Cargos de bétail : un enfer sur mer pour plus de 2 600 bovins
«Voilà sans doute l’un des pires exemples de l’absurdité du transport d’animaux par voie maritime», estime Adeline Colonat, chargée de mission à Welfarm, l’association de défense des animaux de ferme qui dévoile en France l’histoire de deux cargos de bétail. Ils ont quitté l’Espagne le 18 décembre avec une même destination: la Turquie. Le premier, le Karim Allah, a quitté le port de Carthagène avec à son bord 895 taureaux âgés de 7 à 8 mois. Le second, l’Elbeik, chargé de 1 776 bovins, a largué les amarres depuis Tarragone. Parvenus à destination, ces deux cargos se sont vu refuser le débarquement de leur cargaison. En cause : une suspicion de fièvre catarrhale, ou maladie de la langue bleue, à bord.
Ces animaux viennent en effet de la province de Huesca, considérée comme à risque pour cette maladie. Mais selon Adeline Colonat, la réalité serait beaucoup plus trouble : «Selon nos informations, le problème proviendrait des certificats sanitaires délivrés par les autorités espagnoles, et non conformes selon les autorités turques. Il semblerait qu’il n’y avait en réalité aucune épidémie de fièvre catarrhale à bord de ces cargos et que tout soit lié à cette embrouille bureaucratique.» Pendant plus de deux mois, ces cargos ont erré en mer, sans doute à la recherche d’autres clients et de nourriture pour les animaux. L’historique de leur trajet maritime témoigne de leur passage par la Turquie, la Libye, la Sicile, la Sardaigne, l’Egypte et Chypre. A bord du Karim Allah, revenu le 22 février à Carthagène, une vingtaine d’animaux seraient déjà morts.
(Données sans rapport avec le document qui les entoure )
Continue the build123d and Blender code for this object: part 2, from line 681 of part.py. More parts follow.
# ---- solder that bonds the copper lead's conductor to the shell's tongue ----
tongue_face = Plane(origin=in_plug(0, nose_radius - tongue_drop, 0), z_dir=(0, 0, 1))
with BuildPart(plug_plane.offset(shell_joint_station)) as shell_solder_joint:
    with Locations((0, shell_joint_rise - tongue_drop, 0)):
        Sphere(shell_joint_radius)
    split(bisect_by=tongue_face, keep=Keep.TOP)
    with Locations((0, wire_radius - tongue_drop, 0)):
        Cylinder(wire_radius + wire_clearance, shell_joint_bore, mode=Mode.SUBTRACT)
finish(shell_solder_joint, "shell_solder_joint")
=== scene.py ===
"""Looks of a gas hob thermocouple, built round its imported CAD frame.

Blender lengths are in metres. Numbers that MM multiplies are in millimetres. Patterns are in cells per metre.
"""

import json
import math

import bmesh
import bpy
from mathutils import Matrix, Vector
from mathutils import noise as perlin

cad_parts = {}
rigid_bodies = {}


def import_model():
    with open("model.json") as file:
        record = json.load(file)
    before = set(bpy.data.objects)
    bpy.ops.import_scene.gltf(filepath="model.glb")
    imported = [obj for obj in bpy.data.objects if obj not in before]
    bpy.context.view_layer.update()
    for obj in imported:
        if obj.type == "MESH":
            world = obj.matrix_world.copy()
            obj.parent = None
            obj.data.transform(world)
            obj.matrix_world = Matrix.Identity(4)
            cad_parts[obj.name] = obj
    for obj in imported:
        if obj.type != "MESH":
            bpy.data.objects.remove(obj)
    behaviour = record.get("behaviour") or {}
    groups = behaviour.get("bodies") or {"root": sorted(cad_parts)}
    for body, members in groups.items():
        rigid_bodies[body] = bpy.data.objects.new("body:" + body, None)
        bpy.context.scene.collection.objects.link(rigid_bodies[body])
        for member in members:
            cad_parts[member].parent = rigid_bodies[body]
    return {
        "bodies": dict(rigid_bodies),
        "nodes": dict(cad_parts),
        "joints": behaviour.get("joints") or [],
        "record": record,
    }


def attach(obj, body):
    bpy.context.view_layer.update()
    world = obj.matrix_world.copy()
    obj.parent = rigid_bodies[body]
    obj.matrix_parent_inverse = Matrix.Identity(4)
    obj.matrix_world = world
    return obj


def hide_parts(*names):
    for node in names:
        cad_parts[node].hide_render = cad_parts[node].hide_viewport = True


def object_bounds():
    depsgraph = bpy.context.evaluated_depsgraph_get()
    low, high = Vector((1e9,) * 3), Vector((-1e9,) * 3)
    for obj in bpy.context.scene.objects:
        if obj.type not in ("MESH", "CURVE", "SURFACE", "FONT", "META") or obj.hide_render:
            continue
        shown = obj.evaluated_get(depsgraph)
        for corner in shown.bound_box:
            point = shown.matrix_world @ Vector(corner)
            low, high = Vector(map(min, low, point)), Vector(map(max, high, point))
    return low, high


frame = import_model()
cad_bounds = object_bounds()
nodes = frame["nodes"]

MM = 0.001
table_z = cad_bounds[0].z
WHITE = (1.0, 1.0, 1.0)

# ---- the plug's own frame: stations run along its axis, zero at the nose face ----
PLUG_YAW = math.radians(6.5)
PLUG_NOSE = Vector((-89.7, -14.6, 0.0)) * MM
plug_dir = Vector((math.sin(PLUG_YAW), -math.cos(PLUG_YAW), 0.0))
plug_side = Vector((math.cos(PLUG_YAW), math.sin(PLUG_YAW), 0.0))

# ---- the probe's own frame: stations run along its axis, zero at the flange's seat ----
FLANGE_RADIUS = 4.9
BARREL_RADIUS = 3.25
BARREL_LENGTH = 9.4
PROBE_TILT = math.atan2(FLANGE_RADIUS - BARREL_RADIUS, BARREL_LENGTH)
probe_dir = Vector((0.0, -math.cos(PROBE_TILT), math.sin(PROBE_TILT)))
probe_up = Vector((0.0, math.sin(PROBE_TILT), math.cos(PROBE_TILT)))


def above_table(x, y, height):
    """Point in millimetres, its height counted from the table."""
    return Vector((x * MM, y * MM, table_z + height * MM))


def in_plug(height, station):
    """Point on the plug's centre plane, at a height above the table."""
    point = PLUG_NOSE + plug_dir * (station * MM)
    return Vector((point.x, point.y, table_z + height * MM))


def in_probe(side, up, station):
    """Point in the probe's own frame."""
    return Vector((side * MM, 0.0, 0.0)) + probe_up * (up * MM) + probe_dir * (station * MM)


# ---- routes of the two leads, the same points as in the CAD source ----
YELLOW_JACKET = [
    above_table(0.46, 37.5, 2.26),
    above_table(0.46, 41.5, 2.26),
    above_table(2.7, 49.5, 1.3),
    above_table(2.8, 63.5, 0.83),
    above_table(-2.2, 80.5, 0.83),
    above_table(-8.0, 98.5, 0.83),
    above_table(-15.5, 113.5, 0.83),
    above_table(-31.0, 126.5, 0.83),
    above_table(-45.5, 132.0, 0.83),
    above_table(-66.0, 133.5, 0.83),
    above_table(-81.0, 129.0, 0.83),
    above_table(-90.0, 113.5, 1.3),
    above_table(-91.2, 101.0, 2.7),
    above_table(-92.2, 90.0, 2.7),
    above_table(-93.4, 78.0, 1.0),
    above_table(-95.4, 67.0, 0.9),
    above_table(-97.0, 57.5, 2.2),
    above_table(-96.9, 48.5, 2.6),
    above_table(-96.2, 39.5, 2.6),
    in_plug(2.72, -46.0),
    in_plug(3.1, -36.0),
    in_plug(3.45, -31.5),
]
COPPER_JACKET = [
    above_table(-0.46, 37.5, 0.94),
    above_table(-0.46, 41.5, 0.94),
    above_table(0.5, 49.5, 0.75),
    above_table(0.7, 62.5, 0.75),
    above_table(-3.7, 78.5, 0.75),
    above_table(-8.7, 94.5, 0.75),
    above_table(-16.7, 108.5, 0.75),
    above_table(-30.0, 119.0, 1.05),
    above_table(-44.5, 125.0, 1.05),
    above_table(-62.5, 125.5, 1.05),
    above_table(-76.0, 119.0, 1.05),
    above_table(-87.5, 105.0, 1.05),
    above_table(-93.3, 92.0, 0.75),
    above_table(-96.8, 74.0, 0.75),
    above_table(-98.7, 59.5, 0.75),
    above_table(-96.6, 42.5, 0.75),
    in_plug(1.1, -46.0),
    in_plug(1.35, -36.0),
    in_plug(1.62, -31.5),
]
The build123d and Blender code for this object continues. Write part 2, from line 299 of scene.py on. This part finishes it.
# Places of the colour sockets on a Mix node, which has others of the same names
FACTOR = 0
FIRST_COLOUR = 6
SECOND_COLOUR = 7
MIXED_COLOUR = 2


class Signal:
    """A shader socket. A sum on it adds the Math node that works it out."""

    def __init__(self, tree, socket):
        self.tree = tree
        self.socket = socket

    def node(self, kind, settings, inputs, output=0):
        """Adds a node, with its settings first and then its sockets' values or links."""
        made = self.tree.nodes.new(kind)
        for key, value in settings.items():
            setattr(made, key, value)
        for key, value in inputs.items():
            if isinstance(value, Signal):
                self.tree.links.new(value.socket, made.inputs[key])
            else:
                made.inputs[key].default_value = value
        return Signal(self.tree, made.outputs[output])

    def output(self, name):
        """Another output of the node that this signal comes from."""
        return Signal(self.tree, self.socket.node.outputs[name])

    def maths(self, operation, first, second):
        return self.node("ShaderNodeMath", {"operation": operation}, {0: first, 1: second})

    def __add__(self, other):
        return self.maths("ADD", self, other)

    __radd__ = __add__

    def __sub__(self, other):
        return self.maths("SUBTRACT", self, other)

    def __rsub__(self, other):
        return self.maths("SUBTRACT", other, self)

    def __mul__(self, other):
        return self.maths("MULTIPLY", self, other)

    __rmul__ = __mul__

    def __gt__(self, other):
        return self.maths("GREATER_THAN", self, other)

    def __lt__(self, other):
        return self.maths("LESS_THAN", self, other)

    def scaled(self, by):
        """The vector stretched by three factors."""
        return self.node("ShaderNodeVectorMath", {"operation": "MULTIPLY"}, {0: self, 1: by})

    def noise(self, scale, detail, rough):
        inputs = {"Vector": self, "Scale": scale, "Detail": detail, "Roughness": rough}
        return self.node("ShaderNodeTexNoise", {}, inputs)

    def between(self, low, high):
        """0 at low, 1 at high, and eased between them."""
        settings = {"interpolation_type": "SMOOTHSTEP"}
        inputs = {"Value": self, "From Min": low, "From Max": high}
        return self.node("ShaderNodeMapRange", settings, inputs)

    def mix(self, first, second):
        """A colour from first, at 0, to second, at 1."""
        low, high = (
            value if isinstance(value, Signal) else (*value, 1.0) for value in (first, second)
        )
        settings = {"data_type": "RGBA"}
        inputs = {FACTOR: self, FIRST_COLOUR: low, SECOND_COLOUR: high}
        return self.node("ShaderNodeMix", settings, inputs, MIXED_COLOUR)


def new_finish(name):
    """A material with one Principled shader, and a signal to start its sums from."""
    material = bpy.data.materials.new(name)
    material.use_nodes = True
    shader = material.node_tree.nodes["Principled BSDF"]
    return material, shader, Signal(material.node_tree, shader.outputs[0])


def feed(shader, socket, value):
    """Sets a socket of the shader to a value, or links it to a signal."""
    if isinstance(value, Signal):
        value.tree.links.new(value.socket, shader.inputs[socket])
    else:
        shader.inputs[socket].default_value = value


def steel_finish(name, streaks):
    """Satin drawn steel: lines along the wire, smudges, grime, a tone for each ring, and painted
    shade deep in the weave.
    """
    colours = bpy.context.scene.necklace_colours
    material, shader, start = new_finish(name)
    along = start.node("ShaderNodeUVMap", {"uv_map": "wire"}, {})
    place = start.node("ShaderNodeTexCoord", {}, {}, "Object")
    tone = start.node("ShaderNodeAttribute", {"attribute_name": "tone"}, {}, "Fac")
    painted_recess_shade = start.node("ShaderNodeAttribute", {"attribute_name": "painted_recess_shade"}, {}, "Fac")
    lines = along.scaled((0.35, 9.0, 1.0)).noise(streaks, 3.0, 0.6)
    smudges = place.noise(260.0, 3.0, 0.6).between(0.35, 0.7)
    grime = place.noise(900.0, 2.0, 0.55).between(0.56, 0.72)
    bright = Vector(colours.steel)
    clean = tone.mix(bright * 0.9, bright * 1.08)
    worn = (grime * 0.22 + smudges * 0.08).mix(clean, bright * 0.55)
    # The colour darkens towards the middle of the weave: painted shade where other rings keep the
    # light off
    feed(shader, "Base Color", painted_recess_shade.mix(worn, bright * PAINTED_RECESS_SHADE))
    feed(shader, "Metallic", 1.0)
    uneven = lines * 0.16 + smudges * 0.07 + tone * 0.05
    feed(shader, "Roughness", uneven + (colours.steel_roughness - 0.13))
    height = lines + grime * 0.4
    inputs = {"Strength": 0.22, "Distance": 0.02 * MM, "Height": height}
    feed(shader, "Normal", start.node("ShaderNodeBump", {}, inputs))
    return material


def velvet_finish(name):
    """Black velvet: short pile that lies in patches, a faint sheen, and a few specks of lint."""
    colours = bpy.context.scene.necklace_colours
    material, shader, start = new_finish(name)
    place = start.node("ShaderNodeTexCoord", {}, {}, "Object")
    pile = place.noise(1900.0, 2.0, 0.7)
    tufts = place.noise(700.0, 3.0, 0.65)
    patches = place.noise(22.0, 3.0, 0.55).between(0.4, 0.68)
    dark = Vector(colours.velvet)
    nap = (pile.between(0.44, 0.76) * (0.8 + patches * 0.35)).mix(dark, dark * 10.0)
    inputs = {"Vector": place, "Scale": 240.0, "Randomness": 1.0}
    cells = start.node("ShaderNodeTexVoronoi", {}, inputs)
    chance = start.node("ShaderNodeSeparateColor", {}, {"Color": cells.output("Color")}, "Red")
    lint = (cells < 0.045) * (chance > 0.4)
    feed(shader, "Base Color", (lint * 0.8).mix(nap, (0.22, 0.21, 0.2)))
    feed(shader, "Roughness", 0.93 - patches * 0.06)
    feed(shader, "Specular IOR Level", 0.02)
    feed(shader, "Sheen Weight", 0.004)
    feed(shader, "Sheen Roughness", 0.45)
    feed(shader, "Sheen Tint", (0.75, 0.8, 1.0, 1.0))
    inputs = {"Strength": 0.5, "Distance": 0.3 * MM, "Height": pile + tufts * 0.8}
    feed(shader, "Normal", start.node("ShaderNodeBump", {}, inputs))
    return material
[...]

Des photos diffusées par des militants de l’association AWF, qui ont pu monter à bord, montrent les animaux entassés et pataugeant dans leurs excréments. «Les autorités espagnoles ont décidé que ces bovins n’étaient plus aptes à repartir en mer. Leur déchargement vient de débuter», annonce Iris Baumgartner, responsable de projet à l’AWF. Une enfilade de caissons métalliques a été disposée sur le quai : les animaux y seront abattus sitôt débarqués, puis envoyés à l’équarrissage. Le même destin guette sûrement les bovins de l’Elbeik : après un long surplace au large de Chypre, le cargo serait aussi en route vers Carthagène. Les ONG n’ont encore aucune information concernant l’état des animaux à son bord.